Repeat exactly the lines of the entries below from the one with "Reconstruct the object" through the one with "const WINDOW_TOP = 179;", both ends included, and nothing else.
BEGIN RECORDS TO USE
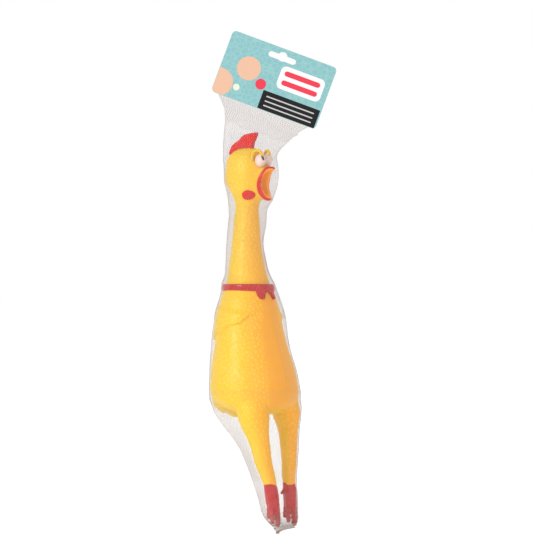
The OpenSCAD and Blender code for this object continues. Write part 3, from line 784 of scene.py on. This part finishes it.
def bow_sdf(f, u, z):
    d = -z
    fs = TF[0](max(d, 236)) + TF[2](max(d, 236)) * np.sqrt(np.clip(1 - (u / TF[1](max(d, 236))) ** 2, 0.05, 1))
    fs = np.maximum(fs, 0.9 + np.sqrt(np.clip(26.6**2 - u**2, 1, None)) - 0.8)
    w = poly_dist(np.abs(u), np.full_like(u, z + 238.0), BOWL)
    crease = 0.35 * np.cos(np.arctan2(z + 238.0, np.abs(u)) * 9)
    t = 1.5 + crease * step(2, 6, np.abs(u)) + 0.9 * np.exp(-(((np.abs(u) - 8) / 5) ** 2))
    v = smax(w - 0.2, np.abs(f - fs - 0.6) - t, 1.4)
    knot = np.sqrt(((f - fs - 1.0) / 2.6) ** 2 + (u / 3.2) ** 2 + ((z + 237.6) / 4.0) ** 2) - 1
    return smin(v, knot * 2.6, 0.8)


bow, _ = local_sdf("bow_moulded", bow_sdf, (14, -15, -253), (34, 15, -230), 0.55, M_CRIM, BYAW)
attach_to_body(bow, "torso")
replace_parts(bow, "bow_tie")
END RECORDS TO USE
BEGIN RECORDS TO USE
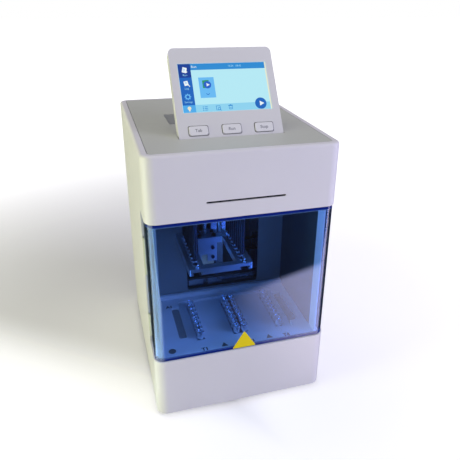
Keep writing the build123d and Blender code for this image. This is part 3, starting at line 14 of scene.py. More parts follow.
END RECORDS TO USE
BEGIN RECORDS TO USE
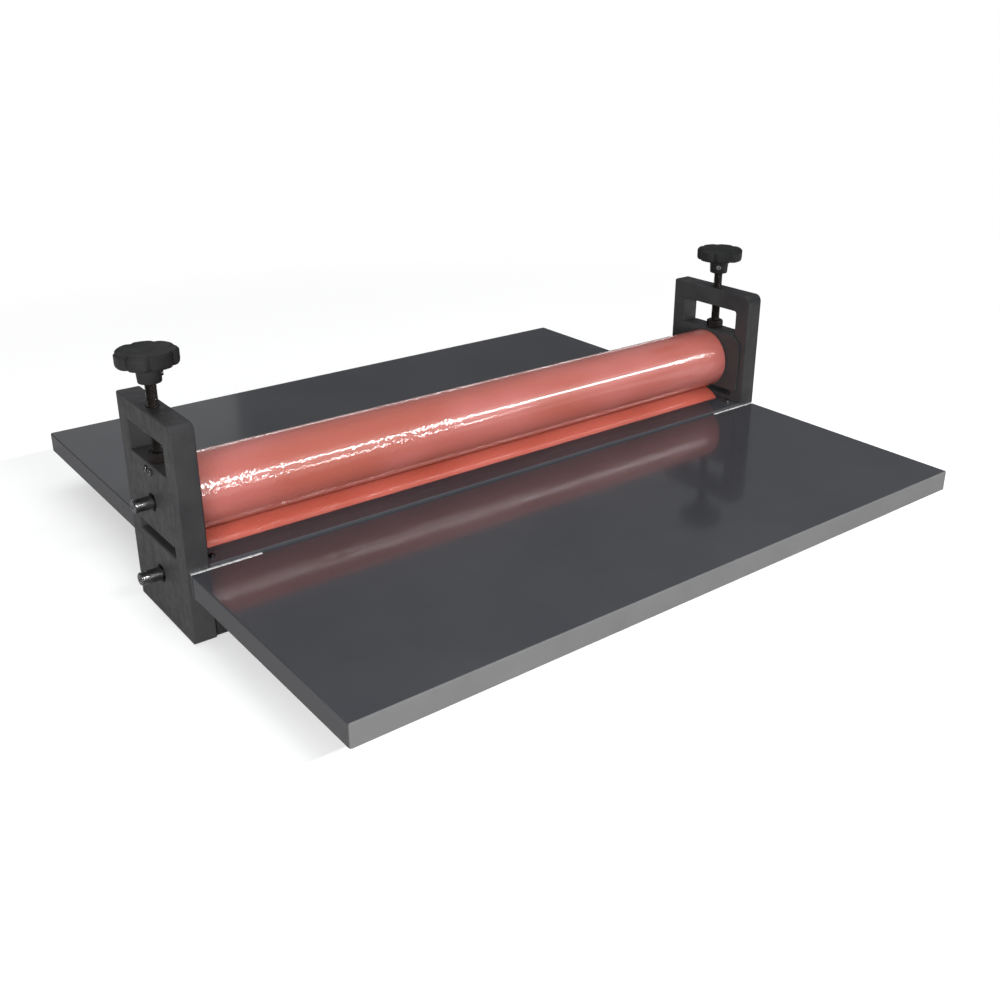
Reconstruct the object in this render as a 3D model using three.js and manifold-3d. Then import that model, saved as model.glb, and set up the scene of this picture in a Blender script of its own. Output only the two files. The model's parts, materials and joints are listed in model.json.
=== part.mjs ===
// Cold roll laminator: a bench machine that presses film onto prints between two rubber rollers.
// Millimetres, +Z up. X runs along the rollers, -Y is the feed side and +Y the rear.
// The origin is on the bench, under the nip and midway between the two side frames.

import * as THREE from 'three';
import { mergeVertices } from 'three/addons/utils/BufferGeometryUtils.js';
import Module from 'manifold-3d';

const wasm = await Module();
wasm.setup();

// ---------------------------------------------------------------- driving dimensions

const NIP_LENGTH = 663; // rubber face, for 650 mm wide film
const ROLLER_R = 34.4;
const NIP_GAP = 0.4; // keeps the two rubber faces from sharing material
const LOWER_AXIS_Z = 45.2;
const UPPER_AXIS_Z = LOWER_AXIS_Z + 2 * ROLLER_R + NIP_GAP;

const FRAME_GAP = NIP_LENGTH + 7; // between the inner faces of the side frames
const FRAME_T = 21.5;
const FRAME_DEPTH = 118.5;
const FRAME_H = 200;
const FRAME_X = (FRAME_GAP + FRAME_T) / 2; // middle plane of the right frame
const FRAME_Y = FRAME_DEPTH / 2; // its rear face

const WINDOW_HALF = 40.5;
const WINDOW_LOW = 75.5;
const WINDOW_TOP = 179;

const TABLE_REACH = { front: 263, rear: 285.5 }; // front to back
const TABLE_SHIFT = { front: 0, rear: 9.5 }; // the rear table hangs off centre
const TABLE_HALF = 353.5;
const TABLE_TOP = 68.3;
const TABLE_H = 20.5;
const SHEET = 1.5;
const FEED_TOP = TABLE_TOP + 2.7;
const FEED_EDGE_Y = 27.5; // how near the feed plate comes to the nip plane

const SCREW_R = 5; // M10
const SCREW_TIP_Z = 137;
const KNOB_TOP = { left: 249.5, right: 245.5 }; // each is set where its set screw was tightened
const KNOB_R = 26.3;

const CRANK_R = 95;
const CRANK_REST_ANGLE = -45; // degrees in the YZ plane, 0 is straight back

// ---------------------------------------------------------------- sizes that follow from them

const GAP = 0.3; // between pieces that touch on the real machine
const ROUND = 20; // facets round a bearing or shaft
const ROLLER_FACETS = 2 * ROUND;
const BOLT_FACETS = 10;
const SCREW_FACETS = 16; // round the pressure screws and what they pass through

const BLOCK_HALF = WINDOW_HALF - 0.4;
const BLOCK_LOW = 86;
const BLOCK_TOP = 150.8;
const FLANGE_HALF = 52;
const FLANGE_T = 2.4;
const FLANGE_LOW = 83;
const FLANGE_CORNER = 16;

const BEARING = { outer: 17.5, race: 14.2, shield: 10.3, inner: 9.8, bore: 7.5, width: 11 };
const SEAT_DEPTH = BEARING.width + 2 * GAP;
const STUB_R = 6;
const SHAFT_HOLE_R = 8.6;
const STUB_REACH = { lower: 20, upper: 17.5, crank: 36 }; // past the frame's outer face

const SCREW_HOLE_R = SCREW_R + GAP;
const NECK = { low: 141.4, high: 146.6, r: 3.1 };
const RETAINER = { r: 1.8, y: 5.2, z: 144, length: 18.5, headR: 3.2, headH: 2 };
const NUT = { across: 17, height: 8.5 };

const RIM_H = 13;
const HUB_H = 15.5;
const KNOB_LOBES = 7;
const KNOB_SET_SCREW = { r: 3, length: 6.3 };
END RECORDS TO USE
RESPONSE:
Reconstruct the object in this render as a 3D model using three.js and manifold-3d. Then import that model, saved as model.glb, and set up the scene of this picture in a Blender script of its own. Output only the two files. The model's parts, materials and joints are listed in model.json.
=== part.mjs ===
// Cold roll laminator: a bench machine that presses film onto prints between two rubber rollers.
// Millimetres, +Z up. X runs along the rollers, -Y is the feed side and +Y the rear.
// The origin is on the bench, under the nip and midway between the two side frames.

import * as THREE from 'three';
import { mergeVertices } from 'three/addons/utils/BufferGeometryUtils.js';
import Module from 'manifold-3d';

const wasm = await Module();
wasm.setup();

// ---------------------------------------------------------------- driving dimensions

const NIP_LENGTH = 663; // rubber face, for 650 mm wide film
const ROLLER_R = 34.4;
const NIP_GAP = 0.4; // keeps the two rubber faces from sharing material
const LOWER_AXIS_Z = 45.2;
const UPPER_AXIS_Z = LOWER_AXIS_Z + 2 * ROLLER_R + NIP_GAP;

const FRAME_GAP = NIP_LENGTH + 7; // between the inner faces of the side frames
const FRAME_T = 21.5;
const FRAME_DEPTH = 118.5;
const FRAME_H = 200;
const FRAME_X = (FRAME_GAP + FRAME_T) / 2; // middle plane of the right frame
const FRAME_Y = FRAME_DEPTH / 2; // its rear face

const WINDOW_HALF = 40.5;
const WINDOW_LOW = 75.5;
const WINDOW_TOP = 179;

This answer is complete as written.